Search the material below for the string "Vector" and list each line that holds it.

--- begin ---

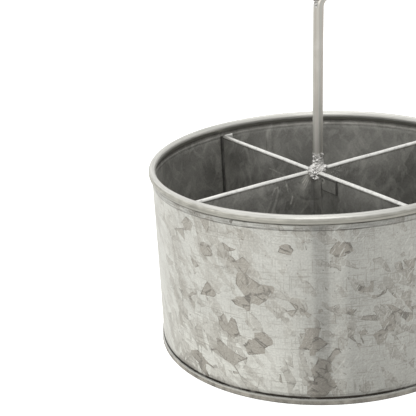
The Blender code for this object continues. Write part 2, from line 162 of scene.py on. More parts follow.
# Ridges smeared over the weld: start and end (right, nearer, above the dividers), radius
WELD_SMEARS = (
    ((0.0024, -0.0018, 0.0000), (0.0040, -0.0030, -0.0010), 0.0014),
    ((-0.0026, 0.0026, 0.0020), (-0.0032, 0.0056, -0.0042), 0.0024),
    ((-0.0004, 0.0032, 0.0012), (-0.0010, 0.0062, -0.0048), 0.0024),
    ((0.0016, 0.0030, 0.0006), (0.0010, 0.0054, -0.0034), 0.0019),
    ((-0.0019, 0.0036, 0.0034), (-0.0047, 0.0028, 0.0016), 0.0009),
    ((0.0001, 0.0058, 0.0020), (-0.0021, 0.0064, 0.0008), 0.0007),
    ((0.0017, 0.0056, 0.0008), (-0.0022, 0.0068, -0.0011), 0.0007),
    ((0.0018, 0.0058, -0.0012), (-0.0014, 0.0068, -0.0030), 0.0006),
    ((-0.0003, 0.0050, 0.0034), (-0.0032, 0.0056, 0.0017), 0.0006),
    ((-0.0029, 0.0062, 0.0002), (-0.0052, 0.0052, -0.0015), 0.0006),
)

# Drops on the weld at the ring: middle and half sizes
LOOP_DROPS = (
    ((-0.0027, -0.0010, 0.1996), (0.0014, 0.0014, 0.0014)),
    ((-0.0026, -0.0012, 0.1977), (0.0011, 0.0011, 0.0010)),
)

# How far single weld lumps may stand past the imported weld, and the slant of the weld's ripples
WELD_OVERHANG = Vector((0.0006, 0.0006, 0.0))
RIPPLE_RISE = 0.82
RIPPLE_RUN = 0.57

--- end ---
--- begin ---

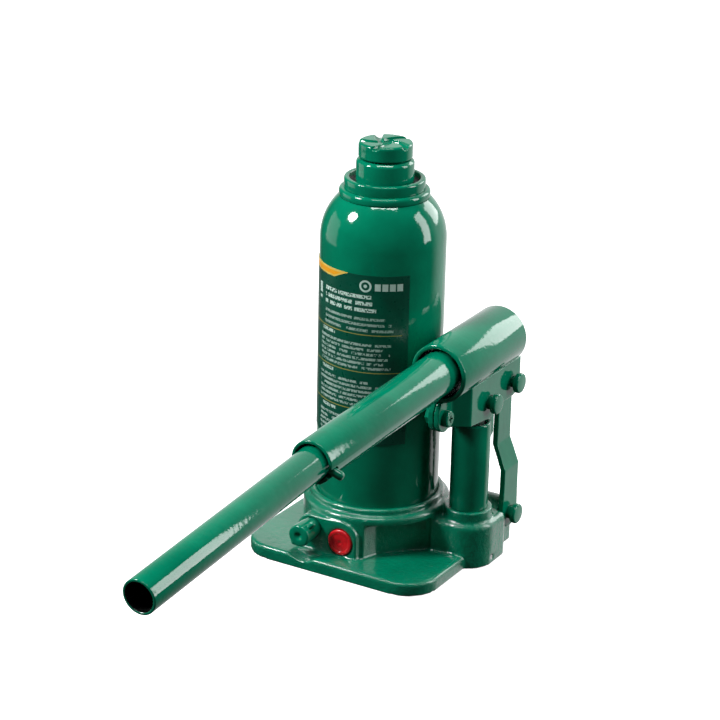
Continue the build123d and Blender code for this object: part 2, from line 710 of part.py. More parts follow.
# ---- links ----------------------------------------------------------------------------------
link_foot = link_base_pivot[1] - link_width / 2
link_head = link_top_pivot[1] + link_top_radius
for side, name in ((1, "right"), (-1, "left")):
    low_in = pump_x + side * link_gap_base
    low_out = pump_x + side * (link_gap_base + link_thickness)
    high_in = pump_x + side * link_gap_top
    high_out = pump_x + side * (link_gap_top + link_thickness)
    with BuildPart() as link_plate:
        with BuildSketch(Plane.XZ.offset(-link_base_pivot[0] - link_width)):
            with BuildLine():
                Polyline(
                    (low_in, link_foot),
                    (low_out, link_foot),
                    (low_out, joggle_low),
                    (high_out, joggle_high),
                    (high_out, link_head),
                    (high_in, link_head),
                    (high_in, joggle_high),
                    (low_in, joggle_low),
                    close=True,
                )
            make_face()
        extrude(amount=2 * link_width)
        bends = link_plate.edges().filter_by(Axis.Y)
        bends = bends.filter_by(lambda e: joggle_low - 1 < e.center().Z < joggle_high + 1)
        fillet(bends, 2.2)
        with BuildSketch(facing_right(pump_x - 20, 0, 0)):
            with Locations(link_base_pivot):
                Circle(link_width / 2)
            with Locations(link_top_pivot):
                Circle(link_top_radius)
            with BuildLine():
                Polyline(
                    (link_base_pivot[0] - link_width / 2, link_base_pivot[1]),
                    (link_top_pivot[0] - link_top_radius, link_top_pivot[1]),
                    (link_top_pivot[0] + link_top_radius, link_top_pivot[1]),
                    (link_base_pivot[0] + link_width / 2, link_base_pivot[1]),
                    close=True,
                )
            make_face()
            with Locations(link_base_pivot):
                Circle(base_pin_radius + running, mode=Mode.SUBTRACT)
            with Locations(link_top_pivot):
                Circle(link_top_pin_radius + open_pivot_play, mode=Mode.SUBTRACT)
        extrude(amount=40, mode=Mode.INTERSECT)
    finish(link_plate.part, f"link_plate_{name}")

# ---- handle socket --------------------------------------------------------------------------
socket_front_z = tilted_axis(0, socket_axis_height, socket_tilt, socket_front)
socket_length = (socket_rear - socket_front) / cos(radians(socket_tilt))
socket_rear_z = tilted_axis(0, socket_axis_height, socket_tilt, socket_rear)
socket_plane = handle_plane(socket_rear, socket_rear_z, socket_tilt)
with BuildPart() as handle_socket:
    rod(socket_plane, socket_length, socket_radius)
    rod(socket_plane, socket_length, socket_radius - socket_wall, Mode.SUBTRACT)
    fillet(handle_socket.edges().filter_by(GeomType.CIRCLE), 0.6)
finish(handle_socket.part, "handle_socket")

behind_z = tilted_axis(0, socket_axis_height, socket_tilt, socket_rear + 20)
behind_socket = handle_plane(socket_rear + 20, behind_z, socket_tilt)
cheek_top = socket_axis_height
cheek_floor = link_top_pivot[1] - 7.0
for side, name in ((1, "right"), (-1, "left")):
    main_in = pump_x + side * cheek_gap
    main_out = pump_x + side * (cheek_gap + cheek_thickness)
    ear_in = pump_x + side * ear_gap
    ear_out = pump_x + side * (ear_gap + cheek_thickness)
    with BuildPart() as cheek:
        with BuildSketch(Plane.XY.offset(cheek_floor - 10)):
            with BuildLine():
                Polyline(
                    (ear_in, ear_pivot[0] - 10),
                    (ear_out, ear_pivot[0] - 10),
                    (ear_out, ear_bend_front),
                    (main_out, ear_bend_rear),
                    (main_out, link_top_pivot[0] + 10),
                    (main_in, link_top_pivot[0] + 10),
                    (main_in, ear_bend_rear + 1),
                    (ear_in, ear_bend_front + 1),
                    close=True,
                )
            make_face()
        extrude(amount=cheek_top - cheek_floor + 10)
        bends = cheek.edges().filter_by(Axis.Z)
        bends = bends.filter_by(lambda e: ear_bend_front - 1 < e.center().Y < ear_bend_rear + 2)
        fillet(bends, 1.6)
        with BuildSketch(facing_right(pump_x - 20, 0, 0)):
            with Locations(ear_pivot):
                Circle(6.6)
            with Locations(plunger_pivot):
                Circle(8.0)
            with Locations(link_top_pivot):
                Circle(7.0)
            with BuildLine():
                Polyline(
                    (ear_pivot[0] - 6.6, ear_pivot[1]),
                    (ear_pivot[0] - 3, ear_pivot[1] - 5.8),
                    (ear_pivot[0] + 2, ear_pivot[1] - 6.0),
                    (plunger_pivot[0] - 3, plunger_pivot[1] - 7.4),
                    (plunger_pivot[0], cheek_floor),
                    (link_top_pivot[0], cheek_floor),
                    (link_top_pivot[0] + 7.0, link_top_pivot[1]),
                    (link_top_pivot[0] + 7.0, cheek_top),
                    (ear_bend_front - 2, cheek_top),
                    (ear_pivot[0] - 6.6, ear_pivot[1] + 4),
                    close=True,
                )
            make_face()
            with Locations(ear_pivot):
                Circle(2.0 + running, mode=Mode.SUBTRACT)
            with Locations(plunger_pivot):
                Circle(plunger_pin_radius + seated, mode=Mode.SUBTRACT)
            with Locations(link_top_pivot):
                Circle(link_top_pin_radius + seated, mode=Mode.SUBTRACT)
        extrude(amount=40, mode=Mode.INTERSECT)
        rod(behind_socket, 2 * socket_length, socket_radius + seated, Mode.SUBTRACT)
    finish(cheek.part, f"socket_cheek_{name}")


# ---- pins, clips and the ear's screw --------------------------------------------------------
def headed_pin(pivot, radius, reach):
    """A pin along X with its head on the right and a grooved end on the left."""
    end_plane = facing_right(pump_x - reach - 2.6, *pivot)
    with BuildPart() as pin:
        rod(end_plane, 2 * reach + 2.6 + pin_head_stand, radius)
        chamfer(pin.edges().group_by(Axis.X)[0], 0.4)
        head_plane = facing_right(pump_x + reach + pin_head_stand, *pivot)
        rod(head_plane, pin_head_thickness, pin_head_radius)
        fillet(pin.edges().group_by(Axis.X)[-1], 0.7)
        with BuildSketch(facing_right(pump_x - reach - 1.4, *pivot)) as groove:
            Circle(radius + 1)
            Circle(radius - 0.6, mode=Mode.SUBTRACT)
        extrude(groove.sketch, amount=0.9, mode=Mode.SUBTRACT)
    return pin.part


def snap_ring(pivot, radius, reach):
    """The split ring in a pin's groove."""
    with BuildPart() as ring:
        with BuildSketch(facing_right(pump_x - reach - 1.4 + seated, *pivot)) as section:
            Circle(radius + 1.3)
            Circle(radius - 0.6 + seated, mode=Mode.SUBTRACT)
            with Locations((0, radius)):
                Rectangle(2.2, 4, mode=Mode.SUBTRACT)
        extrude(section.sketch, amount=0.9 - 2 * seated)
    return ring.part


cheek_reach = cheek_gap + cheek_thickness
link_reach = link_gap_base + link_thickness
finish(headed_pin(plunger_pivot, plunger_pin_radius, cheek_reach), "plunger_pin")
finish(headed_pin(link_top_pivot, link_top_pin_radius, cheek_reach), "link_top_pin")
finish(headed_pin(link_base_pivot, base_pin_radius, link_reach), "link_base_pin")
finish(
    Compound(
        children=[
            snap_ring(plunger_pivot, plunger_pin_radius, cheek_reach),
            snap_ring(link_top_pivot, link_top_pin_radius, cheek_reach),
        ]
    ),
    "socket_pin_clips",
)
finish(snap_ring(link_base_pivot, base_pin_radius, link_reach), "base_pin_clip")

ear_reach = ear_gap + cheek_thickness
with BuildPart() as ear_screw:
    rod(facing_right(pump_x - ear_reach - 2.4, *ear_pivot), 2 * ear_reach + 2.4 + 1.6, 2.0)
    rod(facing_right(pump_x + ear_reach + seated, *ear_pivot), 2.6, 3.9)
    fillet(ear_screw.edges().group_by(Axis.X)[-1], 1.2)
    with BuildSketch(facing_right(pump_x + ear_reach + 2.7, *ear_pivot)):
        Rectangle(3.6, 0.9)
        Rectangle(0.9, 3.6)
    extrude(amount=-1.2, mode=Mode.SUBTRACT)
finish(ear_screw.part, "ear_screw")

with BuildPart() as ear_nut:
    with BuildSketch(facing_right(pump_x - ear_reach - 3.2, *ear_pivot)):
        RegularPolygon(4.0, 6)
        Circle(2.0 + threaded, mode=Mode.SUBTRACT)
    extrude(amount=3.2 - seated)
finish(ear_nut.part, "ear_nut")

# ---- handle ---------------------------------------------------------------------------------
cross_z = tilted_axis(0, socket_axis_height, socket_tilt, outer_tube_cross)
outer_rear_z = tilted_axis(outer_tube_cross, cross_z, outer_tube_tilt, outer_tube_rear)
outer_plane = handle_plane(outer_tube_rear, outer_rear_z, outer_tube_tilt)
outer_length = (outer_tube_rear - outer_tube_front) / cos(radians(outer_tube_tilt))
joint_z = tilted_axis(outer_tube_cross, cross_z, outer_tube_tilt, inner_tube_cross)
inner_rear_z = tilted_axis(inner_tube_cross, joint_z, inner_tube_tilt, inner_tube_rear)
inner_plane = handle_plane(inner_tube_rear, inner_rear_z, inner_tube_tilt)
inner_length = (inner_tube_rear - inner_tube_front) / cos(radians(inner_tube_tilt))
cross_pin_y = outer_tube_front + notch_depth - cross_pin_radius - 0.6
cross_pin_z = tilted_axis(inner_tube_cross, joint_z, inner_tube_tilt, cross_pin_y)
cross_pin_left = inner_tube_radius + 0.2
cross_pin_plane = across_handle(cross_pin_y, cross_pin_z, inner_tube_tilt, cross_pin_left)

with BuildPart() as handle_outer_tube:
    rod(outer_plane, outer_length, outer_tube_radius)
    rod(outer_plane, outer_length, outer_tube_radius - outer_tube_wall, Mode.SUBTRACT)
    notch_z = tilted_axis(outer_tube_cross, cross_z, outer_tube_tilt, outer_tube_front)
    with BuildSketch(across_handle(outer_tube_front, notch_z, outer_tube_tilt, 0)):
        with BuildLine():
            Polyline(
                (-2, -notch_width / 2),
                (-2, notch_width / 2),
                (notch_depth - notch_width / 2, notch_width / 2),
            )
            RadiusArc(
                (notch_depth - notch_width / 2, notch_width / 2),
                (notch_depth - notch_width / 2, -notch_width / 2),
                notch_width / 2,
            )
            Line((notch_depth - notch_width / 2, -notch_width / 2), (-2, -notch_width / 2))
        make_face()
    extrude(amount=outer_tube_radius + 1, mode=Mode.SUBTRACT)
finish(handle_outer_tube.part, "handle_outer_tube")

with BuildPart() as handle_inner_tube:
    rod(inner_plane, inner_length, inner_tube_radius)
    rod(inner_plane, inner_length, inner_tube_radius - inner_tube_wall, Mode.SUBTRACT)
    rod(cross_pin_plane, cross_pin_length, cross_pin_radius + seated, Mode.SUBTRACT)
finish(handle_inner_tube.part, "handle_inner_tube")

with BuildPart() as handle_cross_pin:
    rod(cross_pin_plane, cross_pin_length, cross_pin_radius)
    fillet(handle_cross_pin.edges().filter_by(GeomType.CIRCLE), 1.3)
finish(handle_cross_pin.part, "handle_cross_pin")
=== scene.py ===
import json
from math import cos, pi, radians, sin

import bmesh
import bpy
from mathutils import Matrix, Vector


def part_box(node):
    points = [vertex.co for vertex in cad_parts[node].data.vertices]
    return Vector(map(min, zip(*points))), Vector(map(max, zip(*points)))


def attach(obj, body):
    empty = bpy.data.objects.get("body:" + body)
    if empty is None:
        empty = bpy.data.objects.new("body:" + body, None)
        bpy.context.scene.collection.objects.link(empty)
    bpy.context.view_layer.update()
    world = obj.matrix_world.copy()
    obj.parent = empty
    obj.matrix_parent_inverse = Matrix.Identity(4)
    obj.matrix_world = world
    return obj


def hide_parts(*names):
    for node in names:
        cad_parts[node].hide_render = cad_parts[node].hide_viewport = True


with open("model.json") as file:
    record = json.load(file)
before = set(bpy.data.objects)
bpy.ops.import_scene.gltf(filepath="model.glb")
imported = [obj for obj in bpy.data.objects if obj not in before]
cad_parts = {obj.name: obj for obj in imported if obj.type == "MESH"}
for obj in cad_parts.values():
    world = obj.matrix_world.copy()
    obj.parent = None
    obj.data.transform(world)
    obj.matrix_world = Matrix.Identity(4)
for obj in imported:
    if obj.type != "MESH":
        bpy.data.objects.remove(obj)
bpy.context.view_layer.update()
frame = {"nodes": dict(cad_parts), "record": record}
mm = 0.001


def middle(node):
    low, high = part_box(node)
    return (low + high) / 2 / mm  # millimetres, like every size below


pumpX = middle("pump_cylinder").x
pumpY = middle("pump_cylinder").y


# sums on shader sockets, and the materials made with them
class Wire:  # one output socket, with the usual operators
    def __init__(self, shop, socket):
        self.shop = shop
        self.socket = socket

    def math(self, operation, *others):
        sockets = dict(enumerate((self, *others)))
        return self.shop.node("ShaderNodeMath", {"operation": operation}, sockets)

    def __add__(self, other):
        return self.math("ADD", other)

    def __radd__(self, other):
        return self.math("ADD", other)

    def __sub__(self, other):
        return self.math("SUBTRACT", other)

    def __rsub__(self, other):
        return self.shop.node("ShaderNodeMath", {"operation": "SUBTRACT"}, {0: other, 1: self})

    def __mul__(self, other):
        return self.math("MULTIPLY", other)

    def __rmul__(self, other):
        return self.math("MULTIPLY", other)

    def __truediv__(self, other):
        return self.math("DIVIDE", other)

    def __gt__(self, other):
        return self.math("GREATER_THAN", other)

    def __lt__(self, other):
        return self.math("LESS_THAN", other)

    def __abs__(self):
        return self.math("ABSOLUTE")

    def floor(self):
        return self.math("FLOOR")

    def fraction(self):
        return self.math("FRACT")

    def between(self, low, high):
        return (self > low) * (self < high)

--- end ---

Correct answer
WELD_OVERHANG = Vector((0.0006, 0.0006, 0.0))
from mathutils import Matrix, Vector
    return Vector(map(min, zip(*points))), Vector(map(max, zip(*points)))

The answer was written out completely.